** START Data segment **

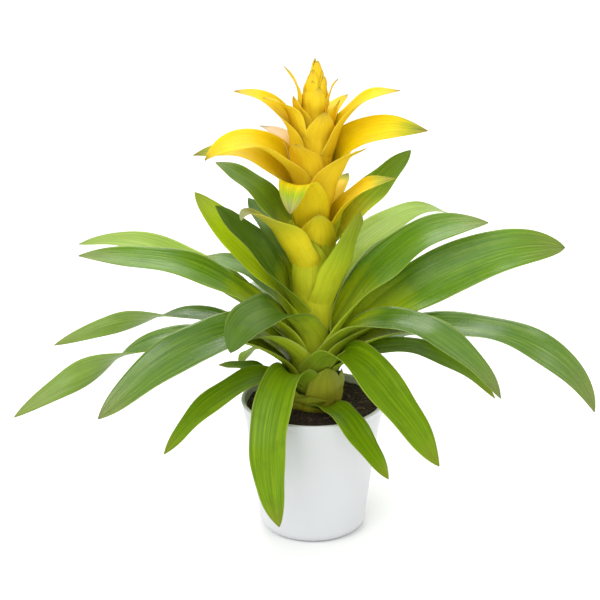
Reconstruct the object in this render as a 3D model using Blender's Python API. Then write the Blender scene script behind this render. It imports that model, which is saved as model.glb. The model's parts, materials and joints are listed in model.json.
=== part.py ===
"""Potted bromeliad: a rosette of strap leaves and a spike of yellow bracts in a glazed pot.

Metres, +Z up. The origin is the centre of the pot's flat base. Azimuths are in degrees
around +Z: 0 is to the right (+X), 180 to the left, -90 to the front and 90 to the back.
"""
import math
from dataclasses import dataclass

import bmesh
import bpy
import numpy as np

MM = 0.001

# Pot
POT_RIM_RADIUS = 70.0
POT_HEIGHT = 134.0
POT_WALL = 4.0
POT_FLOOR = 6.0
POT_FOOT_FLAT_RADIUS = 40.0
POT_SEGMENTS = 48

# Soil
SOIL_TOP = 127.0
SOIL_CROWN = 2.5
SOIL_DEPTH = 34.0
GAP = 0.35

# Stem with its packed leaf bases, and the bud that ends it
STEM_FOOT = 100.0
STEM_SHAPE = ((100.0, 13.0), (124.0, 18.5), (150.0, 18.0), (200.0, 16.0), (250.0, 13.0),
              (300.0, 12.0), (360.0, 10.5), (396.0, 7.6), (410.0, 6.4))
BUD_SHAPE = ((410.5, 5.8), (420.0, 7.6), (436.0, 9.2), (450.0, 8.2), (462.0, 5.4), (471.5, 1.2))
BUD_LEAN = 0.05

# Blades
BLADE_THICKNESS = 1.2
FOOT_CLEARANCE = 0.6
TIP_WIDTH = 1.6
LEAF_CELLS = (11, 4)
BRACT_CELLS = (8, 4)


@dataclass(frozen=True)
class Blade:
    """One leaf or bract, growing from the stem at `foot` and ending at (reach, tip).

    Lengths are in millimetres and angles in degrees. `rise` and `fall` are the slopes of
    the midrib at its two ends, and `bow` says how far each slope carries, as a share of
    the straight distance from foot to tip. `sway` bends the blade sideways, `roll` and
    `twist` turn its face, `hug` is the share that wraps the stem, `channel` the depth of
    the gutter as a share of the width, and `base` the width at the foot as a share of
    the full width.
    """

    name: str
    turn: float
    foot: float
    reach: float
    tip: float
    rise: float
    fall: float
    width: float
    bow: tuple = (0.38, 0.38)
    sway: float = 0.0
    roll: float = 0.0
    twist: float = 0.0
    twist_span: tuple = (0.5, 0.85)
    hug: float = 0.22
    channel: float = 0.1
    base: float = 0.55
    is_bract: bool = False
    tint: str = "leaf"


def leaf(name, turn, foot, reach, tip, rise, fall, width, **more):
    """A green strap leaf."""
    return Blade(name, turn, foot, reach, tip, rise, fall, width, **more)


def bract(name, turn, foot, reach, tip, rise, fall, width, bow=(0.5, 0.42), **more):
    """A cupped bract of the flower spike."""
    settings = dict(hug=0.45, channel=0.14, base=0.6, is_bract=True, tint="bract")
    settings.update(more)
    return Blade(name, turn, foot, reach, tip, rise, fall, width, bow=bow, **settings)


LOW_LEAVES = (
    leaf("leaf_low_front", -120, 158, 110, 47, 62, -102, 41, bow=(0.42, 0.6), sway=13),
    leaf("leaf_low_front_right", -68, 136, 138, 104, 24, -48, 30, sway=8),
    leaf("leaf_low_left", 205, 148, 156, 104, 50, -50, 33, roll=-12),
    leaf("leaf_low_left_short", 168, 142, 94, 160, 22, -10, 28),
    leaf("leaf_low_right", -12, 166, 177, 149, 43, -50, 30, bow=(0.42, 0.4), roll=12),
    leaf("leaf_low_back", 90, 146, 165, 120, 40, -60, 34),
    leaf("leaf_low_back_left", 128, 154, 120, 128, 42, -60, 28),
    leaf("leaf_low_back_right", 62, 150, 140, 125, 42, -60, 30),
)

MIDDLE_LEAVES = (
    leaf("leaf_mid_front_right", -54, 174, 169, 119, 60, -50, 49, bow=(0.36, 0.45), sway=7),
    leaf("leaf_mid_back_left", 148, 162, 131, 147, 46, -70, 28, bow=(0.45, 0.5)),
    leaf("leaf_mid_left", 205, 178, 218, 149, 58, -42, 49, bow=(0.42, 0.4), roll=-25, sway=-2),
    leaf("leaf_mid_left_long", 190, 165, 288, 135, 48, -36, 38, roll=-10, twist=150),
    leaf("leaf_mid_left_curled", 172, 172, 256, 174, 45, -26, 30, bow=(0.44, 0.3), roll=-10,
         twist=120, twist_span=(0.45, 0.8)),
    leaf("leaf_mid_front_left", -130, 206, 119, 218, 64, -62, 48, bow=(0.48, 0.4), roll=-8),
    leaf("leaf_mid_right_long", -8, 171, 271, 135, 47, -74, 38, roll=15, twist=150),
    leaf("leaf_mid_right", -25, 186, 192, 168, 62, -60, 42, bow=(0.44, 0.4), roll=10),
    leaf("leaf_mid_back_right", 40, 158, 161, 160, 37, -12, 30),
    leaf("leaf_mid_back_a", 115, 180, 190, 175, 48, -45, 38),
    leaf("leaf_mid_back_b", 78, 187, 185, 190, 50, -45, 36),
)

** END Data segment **

Without changing a word, restate the whole listing.

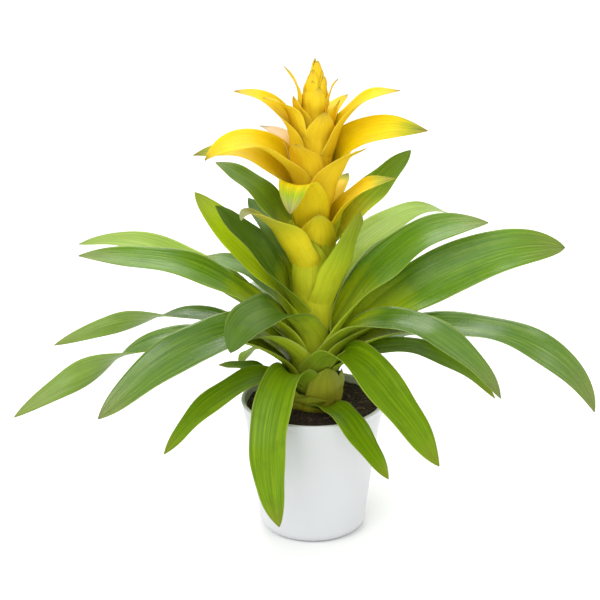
Reconstruct the object in this render as a 3D model using Blender's Python API. Then write the Blender scene script behind this render. It imports that model, which is saved as model.glb. The model's parts, materials and joints are listed in model.json.
=== part.py ===
"""Potted bromeliad: a rosette of strap leaves and a spike of yellow bracts in a glazed pot.

Metres, +Z up. The origin is the centre of the pot's flat base. Azimuths are in degrees
around +Z: 0 is to the right (+X), 180 to the left, -90 to the front and 90 to the back.
"""
import math
from dataclasses import dataclass

import bmesh
import bpy
import numpy as np

MM = 0.001

# Pot
POT_RIM_RADIUS = 70.0
POT_HEIGHT = 134.0
POT_WALL = 4.0
POT_FLOOR = 6.0
POT_FOOT_FLAT_RADIUS = 40.0
POT_SEGMENTS = 48

# Soil
SOIL_TOP = 127.0
SOIL_CROWN = 2.5
SOIL_DEPTH = 34.0
GAP = 0.35

# Stem with its packed leaf bases, and the bud that ends it
STEM_FOOT = 100.0
STEM_SHAPE = ((100.0, 13.0), (124.0, 18.5), (150.0, 18.0), (200.0, 16.0), (250.0, 13.0),
              (300.0, 12.0), (360.0, 10.5), (396.0, 7.6), (410.0, 6.4))
BUD_SHAPE = ((410.5, 5.8), (420.0, 7.6), (436.0, 9.2), (450.0, 8.2), (462.0, 5.4), (471.5, 1.2))
BUD_LEAN = 0.05

# Blades
BLADE_THICKNESS = 1.2
FOOT_CLEARANCE = 0.6
TIP_WIDTH = 1.6
LEAF_CELLS = (11, 4)
BRACT_CELLS = (8, 4)


@dataclass(frozen=True)
class Blade:
    """One leaf or bract, growing from the stem at `foot` and ending at (reach, tip).

    Lengths are in millimetres and angles in degrees. `rise` and `fall` are the slopes of
    the midrib at its two ends, and `bow` says how far each slope carries, as a share of
    the straight distance from foot to tip. `sway` bends the blade sideways, `roll` and
    `twist` turn its face, `hug` is the share that wraps the stem, `channel` the depth of
    the gutter as a share of the width, and `base` the width at the foot as a share of
    the full width.
    """

    name: str
    turn: float
    foot: float
    reach: float
    tip: float
    rise: float
    fall: float
    width: float
    bow: tuple = (0.38, 0.38)
    sway: float = 0.0
    roll: float = 0.0
    twist: float = 0.0
    twist_span: tuple = (0.5, 0.85)
    hug: float = 0.22
    channel: float = 0.1
    base: float = 0.55
    is_bract: bool = False
    tint: str = "leaf"


def leaf(name, turn, foot, reach, tip, rise, fall, width, **more):
    """A green strap leaf."""
    return Blade(name, turn, foot, reach, tip, rise, fall, width, **more)


def bract(name, turn, foot, reach, tip, rise, fall, width, bow=(0.5, 0.42), **more):
    """A cupped bract of the flower spike."""
    settings = dict(hug=0.45, channel=0.14, base=0.6, is_bract=True, tint="bract")
    settings.update(more)
    return Blade(name, turn, foot, reach, tip, rise, fall, width, bow=bow, **settings)


LOW_LEAVES = (
    leaf("leaf_low_front", -120, 158, 110, 47, 62, -102, 41, bow=(0.42, 0.6), sway=13),
    leaf("leaf_low_front_right", -68, 136, 138, 104, 24, -48, 30, sway=8),
    leaf("leaf_low_left", 205, 148, 156, 104, 50, -50, 33, roll=-12),
    leaf("leaf_low_left_short", 168, 142, 94, 160, 22, -10, 28),
    leaf("leaf_low_right", -12, 166, 177, 149, 43, -50, 30, bow=(0.42, 0.4), roll=12),
    leaf("leaf_low_back", 90, 146, 165, 120, 40, -60, 34),
    leaf("leaf_low_back_left", 128, 154, 120, 128, 42, -60, 28),
    leaf("leaf_low_back_right", 62, 150, 140, 125, 42, -60, 30),
)

MIDDLE_LEAVES = (
    leaf("leaf_mid_front_right", -54, 174, 169, 119, 60, -50, 49, bow=(0.36, 0.45), sway=7),
    leaf("leaf_mid_back_left", 148, 162, 131, 147, 46, -70, 28, bow=(0.45, 0.5)),
    leaf("leaf_mid_left", 205, 178, 218, 149, 58, -42, 49, bow=(0.42, 0.4), roll=-25, sway=-2),
    leaf("leaf_mid_left_long", 190, 165, 288, 135, 48, -36, 38, roll=-10, twist=150),
    leaf("leaf_mid_left_curled", 172, 172, 256, 174, 45, -26, 30, bow=(0.44, 0.3), roll=-10,
         twist=120, twist_span=(0.45, 0.8)),
    leaf("leaf_mid_front_left", -130, 206, 119, 218, 64, -62, 48, bow=(0.48, 0.4), roll=-8),
    leaf("leaf_mid_right_long", -8, 171, 271, 135, 47, -74, 38, roll=15, twist=150),
    leaf("leaf_mid_right", -25, 186, 192, 168, 62, -60, 42, bow=(0.44, 0.4), roll=10),
    leaf("leaf_mid_back_right", 40, 158, 161, 160, 37, -12, 30),
    leaf("leaf_mid_back_a", 115, 180, 190, 175, 48, -45, 38),
    leaf("leaf_mid_back_b", 78, 187, 185, 190, 50, -45, 36),
)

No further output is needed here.